Editoriale
Manganelliamo
Forti con i deboli e deboli con i forti. Come definire diversamente chi picchia un centinaio – e non orde – di ragazzini, molti dei quali minorenni, disarmati, in corteo assolutamente pacifico ed, al contrario, non muove un dito in presenza di donne e uomini adulti e ben piazzati intenti ad alzare il braccio destro – vedasi Acca Larenzia – o di agricoltori che bloccano strade e piazze?
di Lavinia Orlando
Forti con i deboli e deboli con i forti. Come definire diversamente chi picchia un centinaio – e non orde – di ragazzini, molti dei quali minorenni, disarmati, in corteo assolutamente pacifico ed, al contrario, non muove un dito in presenza di donne e uomini adulti e ben piazzati intenti ad alzare il braccio destro – vedasi Acca Larenzia – o di agricoltori che bloccano strade e piazze?
A ben vedere, tuttavia, i poliziotti che hanno inspiegabilmente e violentemente manganellato, a Pisa e Firenze, studenti di scuole secondarie ed università che manifestavano a favore delle ragioni palestinesi, non hanno fatto altro che replicare episodi simili verificatisi in tante altre città italiane, tra cui Torino, Roma e Milano. Le cariche sproporzionate della polizia nei confronti di cittadini che scendono in piazza stanno diventando sempre più frequenti, così come gli episodi di inspiegabile esibizione della propria posizione professionale (identificazioni e richieste di documenti) sempre in danno di chi si trovi in luoghi pubblici ad esprimere, pacificamente, le proprie idee.
Il Dipartimento di Pubblica Sicurezza del Viminale, con riguardo agli ultimi due episodi toscani, ha ammesso “difficoltà operative” e che quanto accaduto “sarà oggetto di riflessione”. Le – poche – dichiarazioni della maggioranza sembrano tuttavia quasi giustificare gli episodi, o definendoli semplici incidenti contingenti o affermando che la manifestazione non sarebbe stata autorizzata e non ci sarebbe, dunque, da stupirsi per l’intervento delle forze dell’ordine.
E, però, gli accaduti di Pisa e Firenze, già gravi se presi in considerazione singolarmente, sono, se valutati in combinato disposto con i tanti precedenti degli ultimi mesi, il chiaro specchio della deriva autoritaria in cui sta scivolando il nostro Paese, o, per meglio dire, in cui il governo di destra targato Meloni lo sta spingendo.

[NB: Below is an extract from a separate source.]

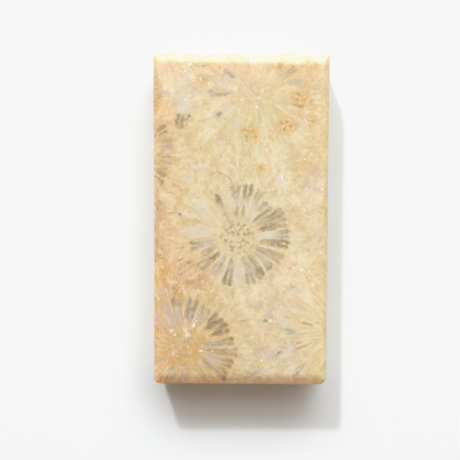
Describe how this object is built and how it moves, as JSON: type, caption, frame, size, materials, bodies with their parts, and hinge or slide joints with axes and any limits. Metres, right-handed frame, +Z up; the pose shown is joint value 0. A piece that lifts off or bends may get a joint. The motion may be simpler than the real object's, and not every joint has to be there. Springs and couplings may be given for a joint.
{
  "type": "fossil coral block",
  "caption": "Thick rectangular block of polished fossil coral with bevelled edges and flower-like coral markings, lying flat on its underside.",
  "frame": {"origin": "middle of the flat underside, on the surface that the block lies on", "axes": "+X across the width, +Y along the length, +Z up through the thickness to the patterned face"},
  "size_m": [0.04, 0.076, 0.012],
  "materials": {
    "fossil_coral": "polished"
  },
  "bodies": {
    "root": {"coral_slab": "fossil_coral"}
  },
  "joints": []
}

È un po’ come chi ancora definisce gli episodi di violenza contro le donne frutto della follia dell’uomo di turno, non sapendo o non volendo considerare la reale causa, culturale, alla base degli stessi. Allo stesso modo, le cariche e le manganellate di poliziotti contro manifestanti inermi non sono semplici contrattempi o gravi errori, ma paiono frutto di un disegno governativo ben chiaro.
Gli esempi che vanno in questo senso si sprecano: dall’aumento delle pene e l’istituzione di nuovi reati, alla proposta di allontanare dalla RAI gli artisti che esprimano idee politiche, passando per la riforma istituzionale sul premierato, unitamente ai tanti episodi di repressione violenta delle manifestazioni di idee non apprezzate dalla destra. Si tratta di più indizi che formano una chiara prova dell’intento dell’attuale maggioranza: dirigersi verso un irrigidimento autoritario della nostra democrazia.
Certo, qualcuno dovrebbe spiegare alla Presidente Meloni che le reazioni sproporzionate, a parte eventuali risvolti penali che verranno valutati nelle sedi opportune, non valgono né a controllare né ad incrementare il consenso, rischiando, al contrario, di risultare deleterie. Tra l’altro, almeno stando agli ultimi sondaggi, Giorgia Meloni sarebbe saldamente in cima alle preferenze degli italiani, ragione per cui ancora di più non avrebbe da mostrare i muscoli.
Ciononostante, la maggioranza non riesce a gestire il dissenso in maniera razionale, mostrando particolari difficoltà nei confronti di coloro che evidenzino divergenze culturali e che non siano chiaramente elettori di destra. Se così non fosse, non si spiegherebbe l’atteggiamento estremamente lassista nei confronti di simpatizzanti fascisti ed agricoltori.
Non resta che continuare a scendere nelle piazze, quelle fisiche, e continuare ad urlare il proprio dissenso, contro il genocidio in Palestina e contro tutte le tante altre ingiustizie dei nostri tempi. Se il risultato voluto dal governo fosse davvero quello di zittire il dissenso, non resterebbe altro che farsi sentire in maniera ancora più energica.